Presentation names in the above table link to the slides used by the speakers (courtesy of the said speakers). Be aware that some of them are quite big, the complete package is approximately 49Mb.

Invited talks

  • Rocco De Nicola (University of Florence, Italy; joint invited talk with PACO 2011) "A Uniform Framework for Modeling Processes Behaviors and their Performances"

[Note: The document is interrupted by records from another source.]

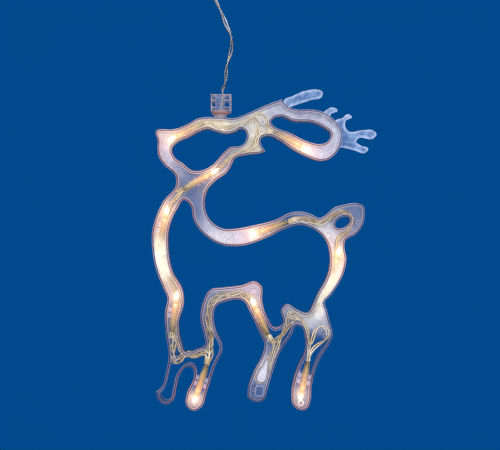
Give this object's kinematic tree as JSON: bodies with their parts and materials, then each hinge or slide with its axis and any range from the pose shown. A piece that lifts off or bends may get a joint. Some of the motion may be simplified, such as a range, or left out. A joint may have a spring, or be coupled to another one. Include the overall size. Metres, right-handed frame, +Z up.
{
  "type": "window silhouette light",
  "caption": "Lit reindeer outline in clear moulded plastic channel with mini lamps and wires inside, hung by a swivel hub and twisted lead from a suction cup hook.",
  "frame": {"origin": "centre of the suction cup's flat face, where it sits on the window pane", "axes": "+Y into the pane, +Z up, +X from the reindeer's nose towards its tail"},
  "size_m": [0.226, 0.0204, 0.495],
  "materials": {
    "clear_plastic": "clear moulded plastic, glossy",
    "hub_plastic": "clear moulded plastic, glossy",
    "wire_insulation": "thin clear insulation over copper",
    "lead_insulation": "thin clear insulation over tinned strands",
    "holder_plastic": "translucent plastic",
    "base_plastic": "translucent plastic",
    "bulb_glass": "clear glass",
    "tie_plastic": "satin",
    "plug_plastic": "satin",
    "plug_brass": "bright",
    "fuse_glass": "clear glass with metal caps",
    "cup_vinyl": "soft clear vinyl",
    "hook_plastic": "clear plastic, glossy"
  },
  "bodies": {
    "hanger": {"suction_cup": "cup_vinyl", "suction_hook": "hook_plastic", "hub_body": "hub_plastic", "hub_neck": "hub_plastic", "hub_wires": "wire_insulation", "lead_cord": "lead_insulation", "lead_coil": "lead_insulation", "lead_tail": "lead_insulation", "lead_tie": "tie_plastic", "plug_body": "plug_plastic", "plug_blade_1": "plug_brass", "plug_blade_2": "plug_brass", "fuse_1": "fuse_glass", "fuse_2": "fuse_glass"},
    "reindeer": {"rear_shell": "clear_plastic", "front_cover": "clear_plastic", "lamp_holder_01": "holder_plastic", "lamp_base_01": "base_plastic", "lamp_bulb_01": "bulb_glass", "lamp_holder_02": "holder_plastic", "lamp_base_02": "base_plastic", "lamp_bulb_02": "bulb_glass", "lamp_holder_03": "holder_plastic", "lamp_base_03": "base_plastic", "lamp_bulb_03": "bulb_glass", "lamp_holder_04": "holder_plastic", "lamp_base_04": "base_plastic", "lamp_bulb_04": "bulb_glass", "lamp_holder_05": "holder_plastic", "lamp_base_05": "base_plastic", "lamp_bulb_05": "bulb_glass", "lamp_holder_06": "holder_plastic", "lamp_base_06": "base_plastic", "lamp_bulb_06": "bulb_glass", "lamp_holder_07": "holder_plastic", "lamp_base_07": "base_plastic", "lamp_bulb_07": "bulb_glass", "lamp_holder_08": "holder_plastic", "lamp_base_08": "base_plastic", "lamp_bulb_08": "bulb_glass", "lamp_holder_09": "holder_plastic", "lamp_base_09": "base_plastic", "lamp_bulb_09": "bulb_glass", "lamp_holder_10": "holder_plastic", "lamp_base_10": "base_plastic", "lamp_bulb_10": "bulb_glass", "string_wire_01": "wire_insulation", "string_wire_02": "wire_insulation", "string_wire_03": "wire_insulation", "string_wire_04": "wire_insulation", "string_wire_05": "wire_insulation", "string_wire_06": "wire_insulation", "string_wire_07": "wire_insulation", "string_wire_08": "wire_insulation", "string_wire_09": "wire_insulation", "string_wire_10": "wire_insulation", "return_wire": "wire_insulation"},
    "fuse_door": {"fuse_door": "plug_plastic"}
  },
  "joints": [
    {"name": "hub_swivel", "type": "hinge", "parent": "hanger", "child": "reindeer", "pos_m": [0.009, -0.009, -0.184], "axis": [0, 0, 1], "range_deg": [-90, 90]},
    {"name": "fuse_door_slide", "type": "slide", "parent": "hanger", "child": "fuse_door", "axis": [0, 0, -1], "range_m": [0, 0.012]}
  ]
}
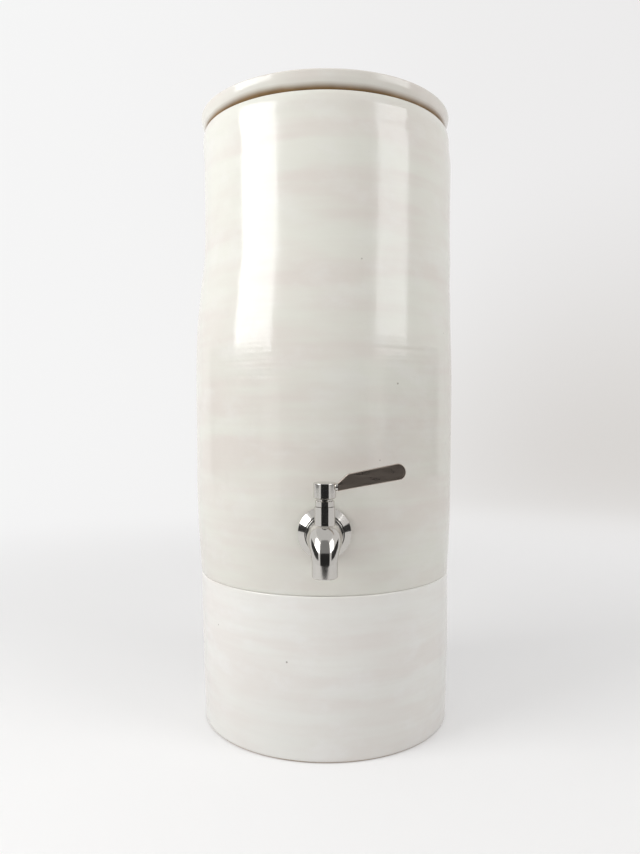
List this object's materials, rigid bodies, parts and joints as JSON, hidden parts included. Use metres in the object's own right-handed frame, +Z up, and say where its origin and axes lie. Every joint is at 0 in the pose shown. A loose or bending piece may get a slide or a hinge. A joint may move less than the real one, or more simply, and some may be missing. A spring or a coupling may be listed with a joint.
{
  "type": "water filter dispenser",
  "caption": "Glazed stoneware water filter dispenser: a lidded crock on a round stand, with a hanging filter chamber and a steel quarter-turn tap.",
  "frame": {"origin": "centre of the stand's foot, on the surface it stands on", "axes": "+Z up, the tap points towards -Y, +X to the right of someone facing the tap"},
  "size_m": [0.2274, 0.2738, 0.5305],
  "materials": {
    "glazed_stoneware": "glossy off-white glaze",
    "porous_ceramic": "matt porous ceramic",
    "carbon": "matt carbon granules",
    "white_plastic": "satin moulded plastic",
    "silicone": "soft white silicone",
    "black_rubber": "black nitrile",
    "seat_plastic": "white fluoropolymer",
    "polished_steel": "mirror-polished stainless steel",
    "brushed_steel": "fine brushed stainless steel"
  },
  "bodies": {
    "vessel": {"base_stand": "glazed_stoneware", "crock": "glazed_stoneware", "lid": "glazed_stoneware", "upper_chamber": "glazed_stoneware", "filter_dome": "porous_ceramic", "filter_carbon_core": "carbon", "filter_base": "white_plastic", "filter_wing_nut": "white_plastic", "filter_seal_washer": "silicone", "filter_lower_washer": "silicone", "tap_body": "polished_steel", "tap_escutcheon": "polished_steel", "tap_bonnet": "polished_steel", "tap_shank": "polished_steel", "tap_washer": "brushed_steel", "tap_lock_nut": "brushed_steel", "tap_outer_gasket": "silicone", "tap_inner_gasket": "silicone", "shank_o_ring": "black_rubber", "valve_seat_rear": "seat_plastic", "valve_seat_front": "seat_plastic"},
    "tap_lever": {"lever_hub": "polished_steel", "lever": "brushed_steel", "hub_grub_screw": "brushed_steel", "valve_stem": "brushed_steel", "valve_ball": "polished_steel", "stem_o_ring_lower": "black_rubber", "stem_o_ring_upper": "black_rubber"}
  },
  "joints": [
    {"name": "lever_turn", "type": "hinge", "parent": "vessel", "child": "tap_lever", "pos_m": [0, -0.13905, 0.2105], "axis": [0, 0, -1], "range_deg": [0, 90]}
  ]
}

    Abstract: Labeled transition systems (LTS) are typically used as behavioral models of nondeterministic processes, with labeled transitions defining a one-step state-to-state reachability relation. This model is made more general by modifying the transition relation in such a way that it associates with any source state and transition label a reachability distribution, i.e., a function mapping each possible target state to a value of some domain that expresses the degree of one-step reachability of that target state from the source one. The resulting model, called ULTraS from Uniform Labeled Transition System, can then be specialized, by selecting suitable domains, to a number of widely used behavioral models representing fully nondeterministic, fully probabilistic and fully stochastic processes, but also processes combining nondeterminism and probability or nondeterminism and stochasticity.
    We will show how ULTraS can be used to model stochastic process calculi when the reachability distribution does represent the rate of the exponential distribution characterizing the execution time of the performed action. By defining appropriate operators on reachability distributions, we will provide compositional operational semantics of representative fragments of the major stochastic calculi and shed light on their differences and similarities.
    The uniform treatment of different operational models can be extended uniformly to model classical behavioral equivalences like bisimulation, trace, and testing. These equivalences will be defined over ULTraS parametrically with respect to some measure function that expresses the degree of multi-step reachability of a set of states. It will be then shown that the specializations of bisimulation, trace, and testing equivalences over ULTraS, obtained for the various types of process by selecting suitable measure functions, coincide with some of the well known behavioral equivalences defined in the literature, thus emphasizing the adequacy of ULTraS as a unifying behavioral model.
    This is the outcome of joint work with M. Bernardo, D. Latella, M. Loreti, M. Massink.
  • Simon Gay (University of Glasgow, UK) "Formal Analysis of Quantum Systems using Process Calculus and Model-Checking"
    Abstract Quantum communication and cryptographic protocols are well on the way to becoming an important practical technology. Although a large amount of successful research has been done on proving their correctness, most of this work does not make use of familiar techniques from formal methods: formal logics for specification, formal modelling languages, separation of levels of abstraction, compositional analysis, and so on.
    I will argue that these techniques will be necessary for the analysis of large-scale systems that combine quantum and classical components, and present the results of initial investigation using two techniques: behavioural equivalence in process calculus, and model-checking.
  • Prakash Panangaden (Oxford University, UK on sabbatical leave from McGill University, Canada) "Epistemic Strategies and Games on Concurrent Processes"
    Abstract: We develop a game semantics for process algebra with two interacting agents. The purpose of our semantics is to make manifest the role of knowledge and information flow in the interactions between agents and to control the information available to interacting agents. We define games and strategies on process algebras, so that two agents interacting according to their strategies determine the execution of the process, replacing the traditional scheduler. We show that different restrictions on strategies represent different amounts of information being available to a scheduler. We also show that a certain class of strategies corresponds to the syntactic schedulers of Chatzikokolakis and Palamidessi, which were developed to overcome problems with traditional schedulers modelling interaction. The restrictions on these strategies have an explicit epistemic flavour. This is joint work with Konstantinos Chatzikokolakis and Sophia Knight, both at INRIA Saclay.